L’écrivain de la seconde sorte, qui attend pour penser qu’il doive écrire, est comparable au chasseur qui part en chasse à l’aventure : il est peu probable qu’il rapporte lourd au logis. Par contre, les productions de l’écrivain de la troisième sorte, la rare, ressembleront à une chasse au rabat, en vue de laquelle le gibier a été capturé et entassé à l’avance, pour déborder ensuite en masses serrées de son premier enclos dans un autre, où il ne peut échapper au chasseur ; de sorte que celui-ci n’a plus qu’à viser et tirer, — c’est-à-dire à déposer ses pensées sur le papier.

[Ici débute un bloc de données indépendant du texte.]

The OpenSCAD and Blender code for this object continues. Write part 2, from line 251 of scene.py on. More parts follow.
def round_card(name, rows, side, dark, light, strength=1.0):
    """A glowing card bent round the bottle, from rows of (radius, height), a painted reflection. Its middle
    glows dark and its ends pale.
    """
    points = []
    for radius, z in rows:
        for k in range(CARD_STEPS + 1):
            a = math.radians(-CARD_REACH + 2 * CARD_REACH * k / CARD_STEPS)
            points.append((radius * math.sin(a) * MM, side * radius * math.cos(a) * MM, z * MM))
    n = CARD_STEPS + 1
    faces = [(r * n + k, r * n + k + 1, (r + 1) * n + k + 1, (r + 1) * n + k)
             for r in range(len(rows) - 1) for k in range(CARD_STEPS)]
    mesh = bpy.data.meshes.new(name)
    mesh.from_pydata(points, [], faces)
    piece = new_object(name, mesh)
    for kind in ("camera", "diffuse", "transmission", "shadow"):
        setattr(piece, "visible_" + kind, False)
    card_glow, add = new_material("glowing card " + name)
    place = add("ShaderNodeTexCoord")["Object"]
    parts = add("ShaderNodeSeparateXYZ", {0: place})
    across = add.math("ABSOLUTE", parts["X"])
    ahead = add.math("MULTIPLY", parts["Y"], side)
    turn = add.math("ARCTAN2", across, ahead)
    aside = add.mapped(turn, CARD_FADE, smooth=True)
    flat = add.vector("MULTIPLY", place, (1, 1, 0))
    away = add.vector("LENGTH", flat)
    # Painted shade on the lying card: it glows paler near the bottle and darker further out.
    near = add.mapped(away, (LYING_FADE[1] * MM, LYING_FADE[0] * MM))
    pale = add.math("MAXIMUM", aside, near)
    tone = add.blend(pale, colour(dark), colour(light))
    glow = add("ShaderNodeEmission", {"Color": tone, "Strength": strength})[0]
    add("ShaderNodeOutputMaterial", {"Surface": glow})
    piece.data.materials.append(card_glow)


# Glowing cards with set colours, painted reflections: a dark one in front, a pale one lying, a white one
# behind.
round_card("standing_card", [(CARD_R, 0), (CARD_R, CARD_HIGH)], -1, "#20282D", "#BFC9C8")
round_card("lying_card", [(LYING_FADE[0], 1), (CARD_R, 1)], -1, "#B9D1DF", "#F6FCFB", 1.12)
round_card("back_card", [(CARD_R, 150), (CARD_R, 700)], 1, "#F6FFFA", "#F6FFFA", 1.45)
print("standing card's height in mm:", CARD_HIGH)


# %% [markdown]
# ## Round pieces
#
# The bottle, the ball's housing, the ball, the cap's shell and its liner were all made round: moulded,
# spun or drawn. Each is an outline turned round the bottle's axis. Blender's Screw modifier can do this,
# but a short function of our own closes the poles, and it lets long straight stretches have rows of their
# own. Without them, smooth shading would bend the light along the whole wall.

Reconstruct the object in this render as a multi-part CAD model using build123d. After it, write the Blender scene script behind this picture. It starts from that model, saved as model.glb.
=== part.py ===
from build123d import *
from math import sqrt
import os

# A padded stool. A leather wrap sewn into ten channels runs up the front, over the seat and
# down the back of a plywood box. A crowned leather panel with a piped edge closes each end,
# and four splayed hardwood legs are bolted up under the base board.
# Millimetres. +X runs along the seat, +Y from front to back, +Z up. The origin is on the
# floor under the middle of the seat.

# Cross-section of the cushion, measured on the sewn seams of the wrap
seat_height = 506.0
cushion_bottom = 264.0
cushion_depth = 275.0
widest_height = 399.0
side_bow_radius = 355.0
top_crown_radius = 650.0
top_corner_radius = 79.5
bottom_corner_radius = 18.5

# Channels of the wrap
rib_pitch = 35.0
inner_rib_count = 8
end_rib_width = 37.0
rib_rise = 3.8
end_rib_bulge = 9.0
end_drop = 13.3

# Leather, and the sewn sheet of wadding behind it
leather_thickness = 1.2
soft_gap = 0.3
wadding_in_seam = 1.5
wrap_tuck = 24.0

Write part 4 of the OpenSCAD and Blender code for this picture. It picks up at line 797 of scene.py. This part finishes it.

C’est la chasse qui rapporte quelque chose.

Mais si restreint que soit le nombre des écrivains qui pensent réellement et sérieusement avant d’écrire, le nombre de ceux qui pensent sur les choses mêmes est bien plus restreint encore ; le reste pense uniquement sur les livres, sur ce qui a été dit par d’autres. Il leur faut, pour penser, l’impulsion plus proche et plus forte des pensées d’autrui. Celles-ci deviennent leur thème habituel ; ils restent toujours sous leur influence, et, par suite, n’acquièrent jamais une originalité proprement dite. Les premiers, au contraire, sont poussés à penser par les choses même ; aussi leur pensée est-elle dirigée immédiatement vers elles. Dans leurs rangs seuls on trouve les noms durables et immortels. Il va de soi qu’il s’agit ici des hautes branches de la littérature, et non de traités sur la distillation de l’eau-de-vie.